Drama has been a part of director-playwright Anton Juan’s life since childhood.
What led him to the theater? “The child’s eyes led me to it and the blood running in my veins,” he says. “I come from a family of dramatic lives.”
His mother was a dramatic soprano whose dreams of being a diva were shattered by World War II. He had an aunt who was a coloratura who ended up teaching in a public school in Tuao, Cagayan. But they held concerts after dinner, singing old Spanish songs and arias, and Filipino (Tagalog-Cebuano) classics like “Sa Kabukiran” and “Nasaan Ka Irog?”
“In the middle of ‘Nasaan Ka Irog,’” recalls Juan, “with no miss, my father would come rushing by the piano, gyrating in a sweet parody of love. When he lay dying, and all of us in the family took turns singing the songs he loved, he chose to die at the moment my mother sang ‘Nasaan Ka Irog.’”
Then there’s his sister, Avyn, who was adjudged best actress for playing Sisa at the University of the Philippines High School, an award he describes as “totally unpredictable.”
Juan promised to himself that he would play that role someday. And he did! In Amella Lapeña Bonifacio’s Noh version, “Ang Paglalakbay ni Sisa.”
Twice knighted by the French government, with a Ph.D in Semiotics from the University of Athens, and as senior professor at the University of Notre Dame and so forth, Juan speaks (or rather writes) in a literary style bristling with images and metaphors, viz: “From the balcony I watch clouds move, evolve from horses to daemons, to heads of so many faces, watch till manes turn to wings and dragons to angels, watch till noses fly off and eyes melt into roses. I blind myself to sleep and ecstasy.”
Influences, inspirations
As a playwright, Juan looks “for the transfer of essences to action.” And as a director, he searches “for the evolution of shape—the embodiment of essence in word, sound, movement, memory, action and ideology.”

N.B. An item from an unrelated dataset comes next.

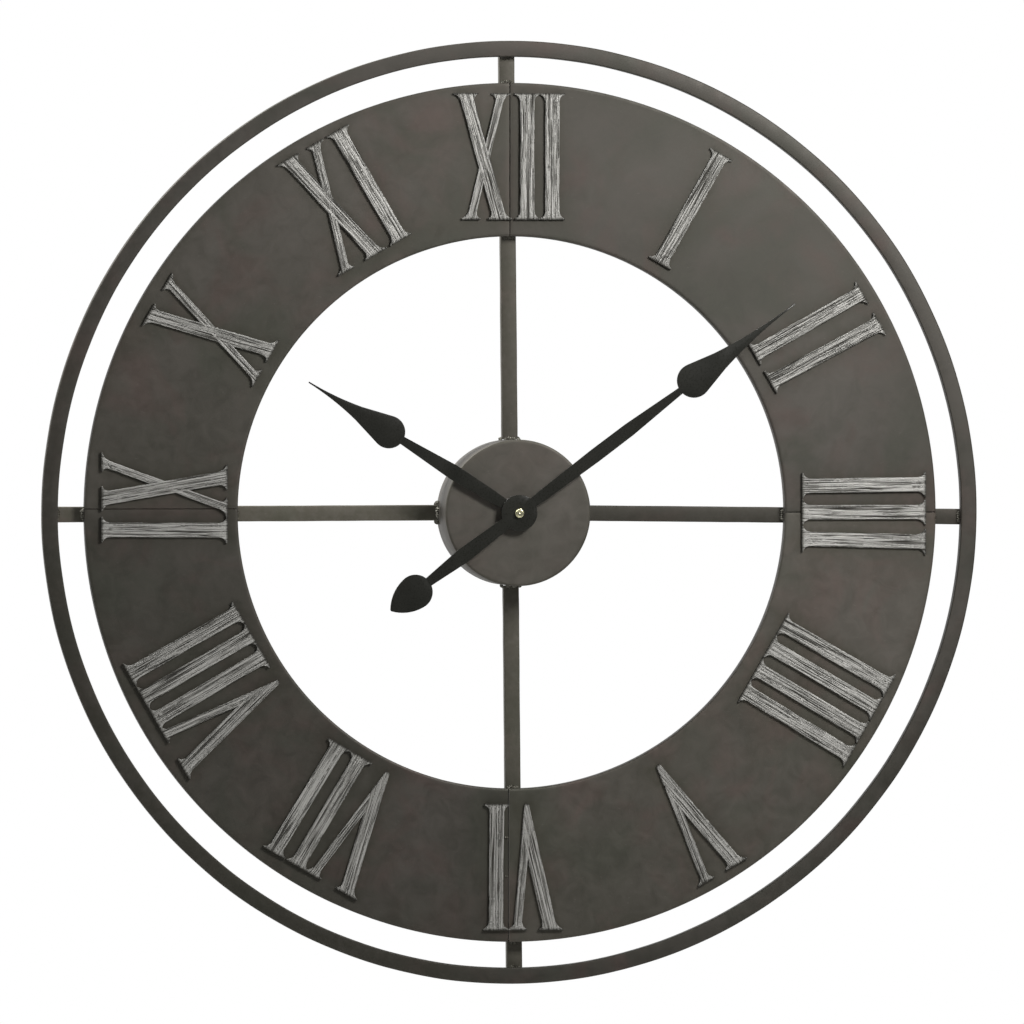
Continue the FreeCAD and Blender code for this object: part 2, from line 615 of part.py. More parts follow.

Playwrights who have influenced him, among many, include Euripides (“…to make you feel the pain”); Shakespeare (“I am not what I am”); Sartre (“nothing…”) Tennessee Williams (“I don’t want realism, I want magic!”); Jean Anouilh (“I spit on your happiness”); Beckett (“Could it be that in the night we slept he came?”); Brecht (“The few up there refuse for many down there to rise!”); Nick Joaquin (“To remember and to sing; that is my vocation”); and Jean Genet (“I belong to the police, they, too, belong to the world of outcasts”).
Pinoy actors whom he respects and admires include the late Behn Cervantes, Lolita Rodriguez (“ah, the quiet wail”), Gigi Escalante, Nieves Campa, the late Bibot Amador (“immovable—like a mountain”), Frances Makil-Ignacio (“unafraid of any text”), Ricky Abad (“honest to the moment, simple yet musical”), Topper Fabregas (“generous of spirit, plus that energy!”), Jay Valencia Glorioso (“gives herself totally to a role”), Rachelle Gerodias (“total giver and listener”), Bart Guingona (“eye to eye, teeth to teeth, breath to breath”), and Ron Capinding (“a giver, great backstage”).
Inner music
All lessons learned are good, says this celebrated director-playwright, including the right to make a mistake, begin again from zero, and suffer humiliation and pain.
He advises the young to “work on the body and embodiment, work on space and the wash of landscapes of memories, listen to your inner music, the mind’s eye, enjoy the toil, enjoy the chance to work, and READ [underscoring his].”
Then, suddenly, Juan barks an order: “Stop acting already, just do it! Don’t join expensive workshops even if they claim they’re from some ‘signature’ theater. Knowledge does not depend on anyone’s signature! Be careful whom to follow; especially beware of acting theories that may not work for your processes of signification. And carry your valuable mentors on your back.”